В палату снова вошла сестра милосердия, проверила аппаратуру, поправила резиновые трубки, а старуха зарылась в подушку, казалось совсем обессилев. Я боялся дышать, пот градом лил у меня по лицу, но я не замечал этого.
Меня вдруг стало знобить, я сам себе был смешон вдвойне оттого, что ожидал от старухи дарственной, а тут еще эта уйма цветов, белые и красные розы, огненные гладиолусы, астры, циннии, гвоздики – и где их только выкопали? – целая ваза орхидей, нелепых и наглых, и солнце за гардинами, и плечистый истукан патер, и чесночный дух; мне хотелось кричать, буйствовать, арестовать эту старую каргу, но все уже утратило смысл, в одиннадцать часов предстояло соборование, а я в своем парадном костюме восседал здесь декоративной, бесполезной фигурой.
– Рассказывайте дальше, госпожа Шротт, – терпеливо убеждал патер, – рассказывайте дальше.
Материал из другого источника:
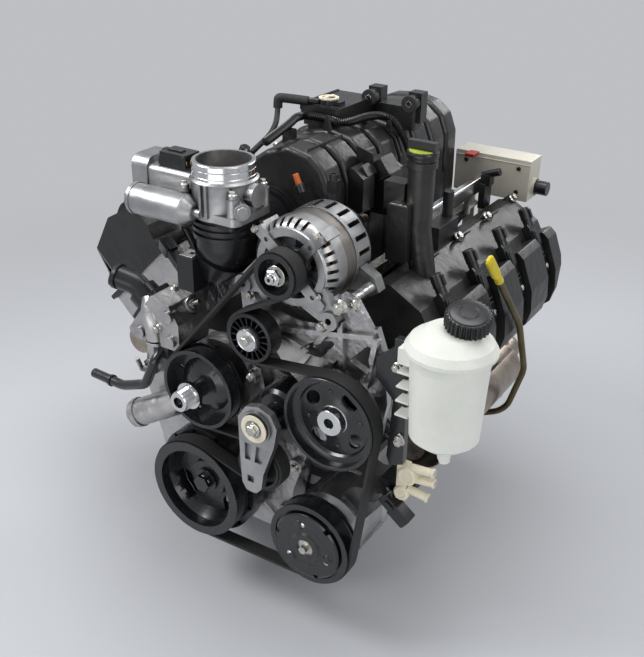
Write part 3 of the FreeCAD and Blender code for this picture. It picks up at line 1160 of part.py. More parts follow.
def make_throttle_body():
    x = THROTTLE_X
    y = THROTTLE_Y
    barrel = turned_up([(THROTTLE_BORE_R, THROTTLE_BASE), (48, THROTTLE_BASE), (48, 524), (50, 530), (THROTTLE_LIP_R, 534),
                        (THROTTLE_LIP_R, THROTTLE_TOP - 3), (THROTTLE_LIP_R - 2, THROTTLE_TOP),
                        (THROTTLE_BORE_R, THROTTLE_TOP)], x, y)
    flange = plate([(x - 56, y - 46), (x + 48, y - 46), (x + 54, y - 36), (x + 54, y + 40), (x - 56, y + 44)],
                   THROTTLE_BASE, THROTTLE_BASE + 12, 9)
    towers = [post(9, x + sx, y + sy, THROTTLE_BASE, 514) for sx, sy in ((-44, -36), (42, -36), (44, 32), (-44, 34))]
    heads = [post(7, x + sx, y + sy, 513, 520) for sx, sy in ((-44, -36), (42, -36), (44, 32), (-44, 34))]
    boss = rod(17, (x + 30, y, PLATE_Z - 8), (x + 60, y, PLATE_Z - 8))
    ribs = [box(x - 6 + dx, x - 2 + dx, y - 52, y - 40, THROTTLE_BASE + 6, 530) for dx in (0, 10)]
    case_x = x - 140
    case = box(case_x, x - 44, y - 22, y + 38, 484, 530)
    case = case.makeFillet(10, [e for e in case.Edges if is_along(e, V(1, 0, 0))])
    lid = box(case_x - 16, case_x + 14, y - 24, y + 46, 440, 540)
    lid = lid.makeFillet(18, [e for e in lid.Edges if is_along(e, V(1, 0, 0))])
    motor_y = y - MOTOR_OFFSET
    motor_z = THROTTLE_BASE + 11
    motor = rod(MOTOR_R, (case_x + 12, motor_y, motor_z), (x - 30, motor_y, motor_z))
    arm = box(case_x + 12, x - 56, motor_y, y, 466, 500)
    motor_cap = Part.makeCone(MOTOR_R, 12, 14, V(x - 30, motor_y, motor_z), V(1, 0, 0))
    nub = rod(6, (x - 18, motor_y, motor_z), (x - 4, motor_y, motor_z))
    socket = box(case_x + 34, case_x + 72, y - 16, y + 18, 526, 552)
    body = join([barrel, flange, boss, case, lid, motor, arm, motor_cap, nub, socket] + towers + heads + ribs)
    bore = post(THROTTLE_BORE_R, x, y, THROTTLE_BASE - 1, THROTTLE_TOP + 1)
    shaft = rod(PLATE_SHAFT_R + SHAFT_FIT, (x - 60, y, PLATE_Z), (x + 50, y, PLATE_Z))
    return cut(body, [bore, shaft])


def make_throttle_plate():
    x = THROTTLE_X
    y = THROTTLE_Y
    plate_disc = post(THROTTLE_BORE_R - 0.4, x, y, PLATE_Z - 1.2, PLATE_Z + 1.2)
    edge = Part.makeSphere(THROTTLE_BORE_R - 0.35, V(x, y, PLATE_Z))
    shaft = rod(PLATE_SHAFT_R, (x - 58, y, PLATE_Z), (x + 48, y, PLATE_Z))
    screws = [post(3, x + dx, y, PLATE_Z, PLATE_Z + 7) for dx in (-16, 16)]
    return join([plate_disc.common(edge), shaft] + screws)


def make_fuel_rail():
    y0 = bore_ys()[0] - 20
    y1 = bore_ys()[-1] + 30
    left = box(RAIL_X - 9, RAIL_X + 9, y0, y1, RAIL_TOP_Z - 8, RAIL_TOP_Z + 10)
    right = box(-RAIL_X - 9, -RAIL_X + 9, y0 + BANK_STAGGER, y1 + BANK_STAGGER - 8, RAIL_TOP_Z - 8, RAIL_TOP_Z + 10)
    z = RAIL_TOP_Z
    cross_y = BARREL_REAR + 7.4
    cross = tube([(RAIL_X, y1 - 8, z), (RAIL_X, cross_y, z), (-RAIL_X, cross_y, z), (-RAIL_X, y1 + 4, z)], 12, 5)
    return join([left, right, cross])


def make_injectors():
    pieces = []
    for side in ("left", "right"):
        for y in bore_ys():
            foot, top = injector_ends(side, y)
            body = rod(7, foot, top + (top - foot) * 0.2)
            y0 = foot.y - 40
            pieces.append(body.cut(box(-300, 300, y0, y0 + 80, RAIL_TOP_Z - 8.1, RAIL_TOP_Z + 60)))
    return Part.makeCompound(pieces)


# Reservoir, dipstick, filler and rear box

def make_reservoir():
    outer = [(0, RES_BOTTOM), (RES_FOOT_R - 14, RES_BOTTOM), (RES_FOOT_R, RES_BOTTOM + 12), (RES_R - 8, RES_RIM_Z - 22),
             (RES_R - 4, RES_RIM_Z - 6), (RES_R, RES_RIM_Z - 5), (RES_R, RES_RIM_Z), (RES_R - 6, RES_RIM_Z + 10),
             (RES_R - 26, RES_RIM_Z + 24), (0, RES_RIM_Z + 28)]
    t = RES_WALL
    inner = [(0, RES_BOTTOM + t), (RES_FOOT_R - 15, RES_BOTTOM + t), (RES_FOOT_R - t, RES_BOTTOM + 13),
             (RES_R - 8 - t, RES_RIM_Z - 22), (RES_R - 8 - t, RES_RIM_Z + 4), (RES_R - 28, RES_RIM_Z + 20),
             (0, RES_RIM_Z + 24)]
    axis = cap_axis()
    base = V(CAP_X, CAP_Y, CAP_Z)
    neck = Part.makeCylinder(CAP_R - 7, 39.7, base - axis * 30, axis)
    nipple = post(8, RES_X, RES_Y, RES_BOTTOM - 14, RES_BOTTOM + 1)
    ears = []
    for z in (276, 352):
        ears.append(box(RES_BRACKET_X + 7, RES_X - RES_FOOT_R + 8, RES_Y + 20, RES_Y + 34, z, z + 16))
    ears.append(box(RES_X - RES_FOOT_R - 16, RES_X - RES_FOOT_R + 8, RES_Y + 24, RES_Y + 30, 276, 366))
    body = join([turned_up(outer, RES_X, RES_Y), neck, nipple] + ears)
    cuts = [turned_up(inner, RES_X, RES_Y), Part.makeCylinder(CAP_R - 10, 80, base - axis * 40, axis),
            post(5, RES_X, RES_Y, RES_BOTTOM - 15, RES_BOTTOM + 5)]
    return cut(body, cuts)


RES_BRACKET_X = 352.0


def cap_axis():
    tilt = math.radians(CAP_TILT)
    return V(0.54 * math.sin(tilt), -0.84 * math.sin(tilt), math.cos(tilt)).normalize()


def make_cap():
    axis = cap_axis()
    base = V(CAP_X, CAP_Y, CAP_Z)
    skirt = Part.makeCylinder(CAP_R, 16, base, axis)
    bore = Part.makeCylinder(CAP_R - 7 + LIFT_GAP, 11, base - axis, axis)
    top = Part.makeCone(CAP_R, CAP_R - 3, 3, base + axis * 16, axis)
    return cut(join([skirt, top]), [bore])


def make_reservoir_bracket():
    y0 = BRACKET_Y0 - 9
    y1 = BRACKET_Y0 + 4
    edge = RES_BRACKET_X + 6.7
    bar = slab([(309, 300), (309, 330), (336, 352), (336, 366), (edge, 366), (edge, 170), (338, 160), (332, 176),
                (338, 270)], y0, y1)
    tab = box(309, 321, y0, BRACKET_Y0 + 5.9, 296, 320)
    return join([bar, tab])


DIP_ROUTE = [(378, -350, 366), (389, -268, 262), (388, -212, 150), (358, -198, 48), (244, -198, -4),
             (SKIRT_HALF + 1.2, -198, -26)]


def make_dipstick_tube():
    return tube(DIP_ROUTE, [120, 70, 60, 90], 5.5, 4.2)


def make_dipstick():
    start = V(*DIP_ROUTE[0])
    axis = (start - V(*DIP_ROUTE[1])).normalize()
    blade = Part.makeCylinder(3.6, 90, start - axis * 80, axis)
    collar = Part.makeCylinder(7, 14, start + axis * 0.3, axis)
    grip = Part.makeCylinder(9, 50, start + axis * 14, axis)
    side = V(0, 0, 1).cross(axis).normalize()
    flats = []
    for sign in (-1, 1):
        centre = start + axis * 40 + side * (sign * 13)
        flats.append(Part.makeCylinder(9, 80, centre - axis * 40, axis))
    return join([blade, collar, grip.cut(flats)])


def make_filler_tube():
    route = [(FILL_FOOT_X, FILL_Y, 362), (FILL_X, FILL_Y, 440), (FILL_X, FILL_Y, FILL_TOP - 8)]
    cover = on_bank(slab([(x, HEAD_TOP + up) for x, up in COVER_PROFILE], FILL_Y - 40, FILL_Y + 40), "left")
    pipe = tube(route, 60, FILL_R, FILL_R - 3).cut([cover, make_valve_cover("left")])
    collar = post(FILL_R + 3, FILL_X, FILL_Y, FILL_TOP - 22, FILL_TOP - 12).cut(
        post(FILL_R - 1, FILL_X, FILL_Y, FILL_TOP - 30, FILL_TOP))
    clip = box(FILL_X - 52, FILL_X - FILL_R + 2, FILL_Y - 16, FILL_Y + 12, 470, 512)
    return join([pipe, collar, clip])


def make_filler_cap():
    disc_part = post(FILL_R + 3, FILL_X, FILL_Y, FILL_TOP - 7.7, FILL_TOP + 2)
    plug = post(FILL_R - 3 - LIFT_GAP, FILL_X, FILL_Y, FILL_TOP - 26, FILL_TOP - 7)
    grip = box(FILL_X - 22, FILL_X + 22, FILL_Y - 6, FILL_Y + 6, FILL_TOP + 2, FILL_TOP + 16)
    return join([disc_part, plug, grip])


def make_conduit():
    return tube([(36, -476, 554), (24, -400, 560), (2, -338, 561), (44, -331, 562), (84, -331, 556), (98, -250, 560),
                 (132, -232, 545), (152, -232, 500)], [50, 22, 22, 20, 30, 20], 7)


def make_rear_box():
    shell = box(136, 284, -8, 44, 372, 449)
    shell = shell.makeFillet(3, [e for e in shell.Edges if is_along(e, V(0, 1, 0))])
    hose = rod(13, (283, 18, 396), (312, 18, 396))
    collar = rod(16, (283, 18, 396), (290, 18, 396))
    tabs = [box(x, x + 22, HEAD_REAR + 0.05, -7, 279, 285) for x in (160, 190)]
    feet = [box(x, x + 22, HEAD_REAR + 0.05, HEAD_REAR + 4, 250, 285) for x in (160, 190)]
    legs = [box(x, x + 22, -8, -4, 279, 376) for x in (160, 190)]
    return join([shell, hose, collar] + tabs + feet + legs)


NODES = {
    "engine_block": make_block,
    "oil_pan_gasket": make_pan_gasket,
    "oil_pan": make_oil_pan,
    "crankshaft": make_crankshaft,
    "pistons": make_pistons,
    "camshaft": make_camshaft,
    "crank_sprocket": lambda: sprocket(CRANK_TEETH, CRANK_SPROCKET_R, 0, 24, SNOUT_R),
    "cam_sprocket": make_cam_sprocket,
    "timing_chain": make_chain,
    "timing_cover": make_timing_cover,
    "crank_damper": make_damper,
    "cylinder_head_left": lambda: make_head("left"),
    "cylinder_head_right": lambda: make_head("right"),
    "valve_cover_left": lambda: make_valve_cover("left"),
    "valve_cover_right": lambda: make_valve_cover("right"),
    "coil_packs_left": lambda: make_coils("left"),
    "coil_packs_right": lambda: make_coils("right"),
    "exhaust_manifold_left": lambda: make_exhaust("left"),
    "exhaust_manifold_right": lambda: make_exhaust("right"),
    "heat_shield_left": make_heat_shield,
    "intake_manifold": make_intake,
    "intake_neck": make_neck,
    "throttle_body": make_throttle_body,
    "throttle_plate": make_throttle_plate,
    "fuel_rail": make_fuel_rail,
    "fuel_injectors": make_injectors,
    "water_pump_body": make_pump_body,
    "water_pump_rotor": make_pump_rotor,
    "water_pump_pulley": make_pump_pulley,
    "water_outlet_housing": make_outlet_housing,
    "water_outlet_neck": make_outlet_neck,
    "heater_tube": make_heater_tube,
    "alternator_front_housing": make_alternator_front,
    "alternator_stator": make_alternator_stator,
    "alternator_rear_housing": make_alternator_rear,
    "alternator_rotor": make_alternator_rotor,
    "alternator_pulley": make_alternator_pulley,
    "alternator_rear_cover": make_alternator_cover,
    "accessory_bracket": make_bracket,
    "idler_pulley": make_idler,
    "tensioner_case": make_tensioner_case,
    "tensioner_arm": make_tensioner_arm,
    "tensioner_pulley": make_tensioner_pulley,
    "drive_belt": make_belt,
    "steering_pump": make_steering_pump,
    "steering_pulley": make_steering_pulley,
    "fluid_reservoir": make_reservoir,
    "reservoir_cap": make_cap,
    "reservoir_bracket": make_reservoir_bracket,
    "compressor_body": make_compressor,
    "compressor_pulley": make_compressor_pulley,
    "compressor_clutch_plate": make_clutch_plate,
    "compressor_shaft": make_compressor_shaft,
    "compressor_connectors": make_compressor_connectors,
    "dipstick": make_dipstick,
    "dipstick_tube": make_dipstick_tube,
    "oil_filler_tube": make_filler_tube,
    "oil_filler_cap": make_filler_cap,
    "wiring_conduit": make_conduit,
    "rear_module_box": make_rear_box,
}

os.makedirs("parts", exist_ok=True)
for name, make in NODES.items():
    shape = make()
    shape.exportStep("parts/" + name + ".step")
    print(name, len(shape.Solids), round(shape.Volume), shape.isValid())
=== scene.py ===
# %% [markdown]
# # A complete V8 engine
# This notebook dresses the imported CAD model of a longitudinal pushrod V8: cast and machined aluminium, black
# moulded plastic, rubber, plated steel. The CAD model is the fixed frame, in metres, with +Y to the rear.
# Every added shape below is written in millimetres.

# %% Load the frame
import json
from math import asin, atan2, cos, dist, hypot, pi, radians, sin, sqrt

import bmesh
import bpy
from mathutils import Matrix, Vector

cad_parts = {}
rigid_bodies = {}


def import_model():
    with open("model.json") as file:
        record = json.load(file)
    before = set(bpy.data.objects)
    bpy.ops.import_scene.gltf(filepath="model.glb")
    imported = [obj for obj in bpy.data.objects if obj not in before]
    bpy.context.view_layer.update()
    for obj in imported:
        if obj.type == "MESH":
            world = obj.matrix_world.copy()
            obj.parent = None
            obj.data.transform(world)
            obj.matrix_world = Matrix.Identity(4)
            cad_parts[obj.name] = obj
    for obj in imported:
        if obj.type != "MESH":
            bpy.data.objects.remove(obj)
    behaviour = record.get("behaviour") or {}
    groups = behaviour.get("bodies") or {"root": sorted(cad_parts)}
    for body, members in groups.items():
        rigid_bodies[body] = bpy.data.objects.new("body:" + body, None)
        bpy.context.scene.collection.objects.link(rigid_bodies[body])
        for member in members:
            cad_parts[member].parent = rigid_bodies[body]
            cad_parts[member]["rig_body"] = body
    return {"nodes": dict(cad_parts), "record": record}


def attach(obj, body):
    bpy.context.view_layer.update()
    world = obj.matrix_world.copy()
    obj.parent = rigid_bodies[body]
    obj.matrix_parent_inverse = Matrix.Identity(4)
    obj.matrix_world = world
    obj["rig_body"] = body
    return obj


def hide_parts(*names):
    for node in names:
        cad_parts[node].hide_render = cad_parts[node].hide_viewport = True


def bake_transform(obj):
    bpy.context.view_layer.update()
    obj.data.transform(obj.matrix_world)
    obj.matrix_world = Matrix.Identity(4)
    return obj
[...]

– Голубчику моему Альберту в самом деле полегчало, – повествовала она ровным кротким голосом, как будто рассказывала двум детям сказку, в которой зло и бессмыслица – такие же чудеса, как и добро. – Он перестал ездить в Цюрих, но, когда кончилась вторая мировая война, мы опять смогли пользоваться нашей машиной, которую я купила в тридцать восьмом году, потому что автомобиль покойного Галузера совсем устарел, и теперь дорогой мой Альберт снова катал меня в нашем «бьюике». Один раз мы отважились и съездили даже в Аскону, и я подумала, раз ему так нравится кататься на машине, он может опять ездить в Цюрих, на «бьюике» это безопасней: тут надо быть внимательным и некогда слушать голос свыше. Вот он и начал ездить к сестре. Добросовестно и аккуратно, как всегда, сдавал яйца из–под кур, а то, случалось, и кролика. Но вот однажды вернулся он опять за полночь. Я сейчас же пошла в гараж, потому что сразу заподозрила недоброе – недаром он последнее время вдруг стал таскать трюфели из бонбоньерки. И в самом деле, я увидела, как он моет машину, а там внутри все полно крови. «Опять ты убил девочку, Альберт, душенька», – строго сказала я. «Успокойся, мамочка, – ответил он, – уже не в кантоне Санкт–Галлен, а в кантоне Швиц, так пожелал голос свыше, а у девочки опять было красное платьице и соломенные косички». Но я не успокоилась, я еще строже обошлась с ним, даже рассердилась на него, запретила ему целую неделю ездить на «бьюике» и совсем собралась идти к его преподобию, патеру Беку, но не решилась – уж очень бы злорадствовала моя сестрица, тогда я стала еще строже следить за дорогим моим Альбертом, и правда, два года все шло тихо–мирно. Но тут он опять послушался голоса свыше и сам был сокрушен своим поступком, сильно плакал, ну я–то сразу все поняла, оттого что в бонбоньерке опять недоставало трюфелей. Это была девочка в кантоне Цюрих, тоже в красном платьице и со светлыми косичками. Просто удивительно, как это матери могут так неосторожно одевать детей.